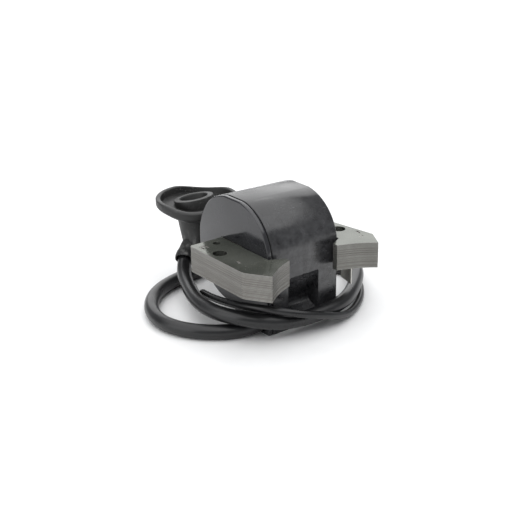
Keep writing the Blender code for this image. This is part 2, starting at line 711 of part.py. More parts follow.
def make_boot(ht_route):
    outer = TRAY_RADIUS
    top = TRAY_TOP
    floor = top - TRAY_DEPTH
    under = floor - TRAY_FLOOR
    tray_profile = [
        (0.0, floor), (TRAY_FIXED, floor), (outer - TRAY_RIM - 0.6, floor), (outer - TRAY_RIM, floor + 0.6),
        (outer - TRAY_RIM, top - 0.4), (outer - TRAY_RIM + 0.4, top), (outer - 0.5, top), (outer, top - 0.5),
        (outer, top - TRAY_WALL), (outer - 1.8, under), (TRAY_FIXED, under), (0.0, under),
    ]
    boot = as_mesh(turned("plug_boot", tray_profile[::-1], "boot_rubber", TRAY_PLACE, steps=40, closed=False))
    sag_flange(boot)
    shade(boot)
    tilt = (-BARREL_TILT, 0.0, BARREL_TURN)
    low = -BARREL_LENGTH
    narrow = BARREL_RADIUS - BARREL_TAPER
    barrel = turned(
        "boot_barrel",
        [(0.0, 0.0), (BARREL_RADIUS - 0.4, 0.0), (BARREL_RADIUS, -0.4), (narrow, low + 4.0),
         (narrow - 1.2, low + 1.2), (narrow - 4.0, low), (0.0, low)],
        None, BARREL_PLACE, tilt, 32, closed=False,
    )
    bore = turned(
        "boot_bore",
        [(0.0, 5.0), (PLUG_BORE, 5.0), (PLUG_BORE, 3.0 - PLUG_BORE_DEPTH),
         (PLUG_BORE - 3.0, -PLUG_BORE_DEPTH), (0.0, -PLUG_BORE_DEPTH)],
        None, BARREL_PLACE, tilt, 28, closed=False,
    )
    inside = tail(ht_route, ELBOW_LENGTH)
    axis_point = barrel_point(BARREL_TOP[2] + 9.6)
    outward = tail(ht_route, ELBOW_LENGTH + 8.0)
    elbow = as_mesh(tube("boot_elbow", [*inside, axis_point], ELBOW_RADIUS, None, 4))
    lip = as_mesh(tube("boot_lip", inside[:2], ELBOW_LIP, None, 4))
    way = as_mesh(tube("boot_lead_way", [*outward, outward[-1].lerp(axis_point, 0.5)], ELBOW_BORE, None, 4))
    dome = [(CROWN_RADIUS * sin(pi * i / 8), CROWN_RADIUS * cos(pi * i / 8)) for i in range(1, 8)]
    crown = turned("boot_crown", [(0.0, CROWN_RADIUS), *dome, (0.0, -CROWN_RADIUS)], None, CROWN_PLACE,
                   steps=16, closed=False)
    join(boot, barrel, elbow, lip, crown)
    cut(boot, bore, way)


def make_plug_terminal(ht_route):
    """The spring that grips the plug, with its tail at the lead's end."""
    count = SPRING_TURNS * 12
    turns = []
    for i in range(count + 1):
        depth = SPRING_TOP + SPRING_LENGTH * i / count
        turns.append(barrel_point(depth, SPRING_RADIUS, pi + 2 * pi * i / 12))
    end = ht_route[-1]
    ahead = (end - ht_route[-2]).normalized()
    stop = end + ahead * (GAP + SPRING_WIRE)
    tube("plug_terminal_spring", [*turns, stop.lerp(turns[-1], 0.5), stop], SPRING_WIRE / 2, "spring_steel", 1)


def build():
    window = make_window()
    lead_bore = make_lead_bore()
    make_case(window, lead_bore)
    make_cover(window, lead_bore)
    make_core()
    make_primary()
    make_secondary()
    make_potting()
    make_electronics()
    make_grommet()
    make_strap()
    ht_route = make_leads()
    make_boot(ht_route)
    make_plug_terminal(ht_route)


build()
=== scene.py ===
# %% [markdown]
# # A small-engine ignition coil
# The real object is a transformer potted in a dark moulded case. It sits on a laminated steel core whose two
# legs reach towards the flywheel. A thick lead carries the spark to a rubber plug boot, and a thin kill wire
# stops the engine. The coil's frame is loaded first: each piece made here stands where that frame has it.

from math import asin, atan2, cos, degrees, pi, radians, sin, sqrt

import bpy
import numpy as np
from mathutils import Euler, Matrix, Vector


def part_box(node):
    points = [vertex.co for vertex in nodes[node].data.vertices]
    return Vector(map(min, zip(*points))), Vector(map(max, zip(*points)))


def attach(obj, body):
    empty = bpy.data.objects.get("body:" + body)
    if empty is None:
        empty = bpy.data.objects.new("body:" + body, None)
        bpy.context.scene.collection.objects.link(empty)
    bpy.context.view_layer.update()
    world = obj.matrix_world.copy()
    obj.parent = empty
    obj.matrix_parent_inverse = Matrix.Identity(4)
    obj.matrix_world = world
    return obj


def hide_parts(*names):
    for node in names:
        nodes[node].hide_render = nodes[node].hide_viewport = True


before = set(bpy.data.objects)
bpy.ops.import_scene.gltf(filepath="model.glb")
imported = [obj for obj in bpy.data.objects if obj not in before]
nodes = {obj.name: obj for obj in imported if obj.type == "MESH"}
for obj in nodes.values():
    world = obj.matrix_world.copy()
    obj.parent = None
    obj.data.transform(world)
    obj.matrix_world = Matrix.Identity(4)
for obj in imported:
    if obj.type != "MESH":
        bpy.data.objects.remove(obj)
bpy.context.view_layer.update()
print("frame nodes:", len(nodes))

# %% [markdown]
# Lengths below are in millimetres from the middle of the core, X along the winding and -Y towards the
# flywheel. `spot` turns them into metres in the scene. The yoke lies exactly in the middle of the core, so
# its box gives that point.

# %% The coil's own axes
MM = 0.001
yoke_low, yoke_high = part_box("core_yoke")
COIL = (yoke_low + yoke_high) / 2
HALF_STACK = (yoke_high.z - yoke_low.z) / 2 / MM


def spot(x, y, z):
    return COIL + Vector((x, y, z)) * MM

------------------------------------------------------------

**To be done**
Return exactly the lines from the line that has "cut(boot, bore, way)" to the line that has "if empty is", both of them included.

**Reply to the exercise**
    cut(boot, bore, way)


def make_plug_terminal(ht_route):
    """The spring that grips the plug, with its tail at the lead's end."""
    count = SPRING_TURNS * 12
    turns = []
    for i in range(count + 1):
        depth = SPRING_TOP + SPRING_LENGTH * i / count
        turns.append(barrel_point(depth, SPRING_RADIUS, pi + 2 * pi * i / 12))
    end = ht_route[-1]
    ahead = (end - ht_route[-2]).normalized()
    stop = end + ahead * (GAP + SPRING_WIRE)
    tube("plug_terminal_spring", [*turns, stop.lerp(turns[-1], 0.5), stop], SPRING_WIRE / 2, "spring_steel", 1)


def build():
    window = make_window()
    lead_bore = make_lead_bore()
    make_case(window, lead_bore)
    make_cover(window, lead_bore)
    make_core()
    make_primary()
    make_secondary()
    make_potting()
    make_electronics()
    make_grommet()
    make_strap()
    ht_route = make_leads()
    make_boot(ht_route)
    make_plug_terminal(ht_route)


build()
=== scene.py ===
# %% [markdown]
# # A small-engine ignition coil
# The real object is a transformer potted in a dark moulded case. It sits on a laminated steel core whose two
# legs reach towards the flywheel. A thick lead carries the spark to a rubber plug boot, and a thin kill wire
# stops the engine. The coil's frame is loaded first: each piece made here stands where that frame has it.

from math import asin, atan2, cos, degrees, pi, radians, sin, sqrt

import bpy
import numpy as np
from mathutils import Euler, Matrix, Vector


def part_box(node):
    points = [vertex.co for vertex in nodes[node].data.vertices]
    return Vector(map(min, zip(*points))), Vector(map(max, zip(*points)))


def attach(obj, body):
    empty = bpy.data.objects.get("body:" + body)
    if empty is None:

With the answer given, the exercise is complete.